Reconstruction of delay differential equations via learning parameterized dictionary

Abstract

Reconstructing the governing equations of unknown systems plays an important role in physics. Sparse modeling methods, such as sparse identification of nonlinear dynamical systems (SINDy), provide a very good framework to tackle this problem. However, SINDy struggles with discovering delay differential equations (DDEs) due to the curse of dimensionality in the candidate dictionary. That is, each possible discrete delay term in the dictionary should be regarded as an independent basis element, which makes the combination of exhaustive discrete delay terms blow up.
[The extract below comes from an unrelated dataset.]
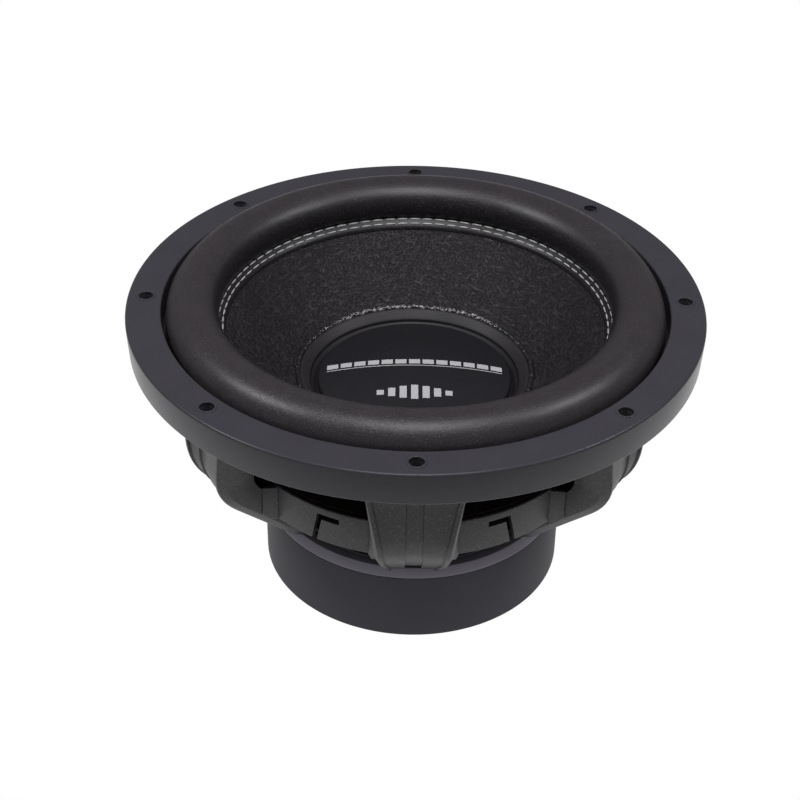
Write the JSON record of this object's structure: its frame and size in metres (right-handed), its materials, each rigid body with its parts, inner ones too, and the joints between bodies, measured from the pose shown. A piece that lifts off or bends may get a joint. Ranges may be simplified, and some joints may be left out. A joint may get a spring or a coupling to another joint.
{
  "type": "car subwoofer speaker",
  "caption": "Large car subwoofer: paper cone on a half-roll surround, ribbed cast basket, rubber-booted magnet and push terminals.",
  "frame": {"origin": "centre of the magnet rest face, at the bottom of the bounding box", "axes": "+Z out of the cone along the axis of the speaker; -Y is the front in the picture; the terminals are on the +Y side"},
  "size_m": [0.32, 0.32, 0.1826],
  "materials": {
    "trim_rubber": "matte, soft sheen",
    "basket_paint": "satin black powder coat on a cast alloy",
    "surround_foam": "matte speckled foam rubber",
    "cone_paper": "matte fibrous pressed pulp",
    "cap_plastic": "satin",
    "cap_ring_rubber": "matte",
    "boot_rubber": "smooth matte",
    "plated_steel": "zinc plated, turned",
    "ferrite": "matte ground",
    "coil_copper": "enamelled copper wire",
    "copper_sleeve": "bare copper",
    "former_polymer": "glass fibre former, satin",
    "spider_cloth": "resin treated woven cloth",
    "tinsel": "braided copper tinsel",
    "phenolic": "phenolic board",
    "nickel": "nickel plated brass",
    "button_red": "satin",
    "button_black": "satin",
    "black_steel": "black oxide steel",
    "screen_steel": "black perforated sheet"
  },
  "bodies": {
    "frame": {"gasket_ring": "trim_rubber", "basket": "basket_paint", "surround": "surround_foam", "spider": "spider_cloth", "top_plate": "plated_steel", "magnet_upper": "ferrite", "magnet_lower": "ferrite", "t_yoke": "plated_steel", "shorting_ring": "copper_sleeve", "magnet_boot": "boot_rubber", "vent_screen": "screen_steel", "basket_bolt_1": "black_steel", "basket_bolt_2": "black_steel", "basket_bolt_3": "black_steel", "basket_bolt_4": "black_steel", "terminal_board_1": "phenolic", "terminal_board_2": "phenolic", "terminal_post_1": "nickel", "terminal_spring_1": "plated_steel", "solder_tag_1": "nickel", "tinsel_lead_1": "tinsel", "board_screw_1": "black_steel", "terminal_post_2": "nickel", "terminal_spring_2": "plated_steel", "solder_tag_2": "nickel", "tinsel_lead_2": "tinsel", "board_screw_2": "black_steel", "terminal_post_3": "nickel", "terminal_spring_3": "plated_steel", "solder_tag_3": "nickel", "tinsel_lead_3": "tinsel", "board_screw_3": "black_steel", "terminal_post_4": "nickel", "terminal_spring_4": "plated_steel", "solder_tag_4": "nickel", "tinsel_lead_4": "tinsel", "board_screw_4": "black_steel"},
    "cone_assembly": {"cone": "cone_paper", "cap_trim_ring": "cap_ring_rubber", "dust_cap": "cap_plastic", "voice_coil_former": "former_polymer", "voice_coil_winding": "coil_copper"},
    "button_1": {"terminal_button_1": "button_red"},
    "button_2": {"terminal_button_2": "button_black"},
    "button_3": {"terminal_button_3": "button_red"},
    "button_4": {"terminal_button_4": "button_black"}
  },
  "joints": [
    {"name": "cone_excursion", "type": "slide", "parent": "frame", "child": "cone_assembly", "axis": [0, 0, 1], "range_m": [-0.014, 0.014], "stiffness_N_per_m": 7000, "springref_m": 0.00028, "deforming": ["surround", "spider", "tinsel_lead_1", "tinsel_lead_2", "tinsel_lead_3", "tinsel_lead_4"]},
    {"name": "button_1_push", "type": "slide", "parent": "frame", "child": "button_1", "axis": [0, 0, 1], "range_m": [0, 0.003], "stiffness_N_per_m": 1000, "deforming": ["terminal_spring_1"]},
    {"name": "button_2_push", "type": "slide", "parent": "frame", "child": "button_2", "axis": [0, 0, 1], "range_m": [0, 0.003], "stiffness_N_per_m": 1000, "deforming": ["terminal_spring_2"]},
    {"name": "button_3_push", "type": "slide", "parent": "frame", "child": "button_3", "axis": [0, 0, 1], "range_m": [0, 0.003], "stiffness_N_per_m": 1000, "deforming": ["terminal_spring_3"]},
    {"name": "button_4_push", "type": "slide", "parent": "frame", "child": "button_4", "axis": [0, 0, 1], "range_m": [0, 0.003], "stiffness_N_per_m": 1000, "deforming": ["terminal_spring_4"]}
  ]
}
To deal with the curse of dimensionality and further reconstruct DDEs, a variant method of SINDy is presented in this paper in which a parameterized dictionary is proposed. In the parameterized dictionary, undetermined parameter variables are included in the candidate function to cover a wide range of different functions. Then, the reconstruction problem is reformulated as mixed-integer nonlinear programming (MINLP) and solved by a bi-level algorithm in which the binary version and the continuous version of particle swarm optimization (PSO) are respectively adopted in two levels. Simulation experiments are performed in 5 test systems including 3 well-known chaotic DDEs such as Mackey–Glass system. The results validate the effectiveness of the presented method.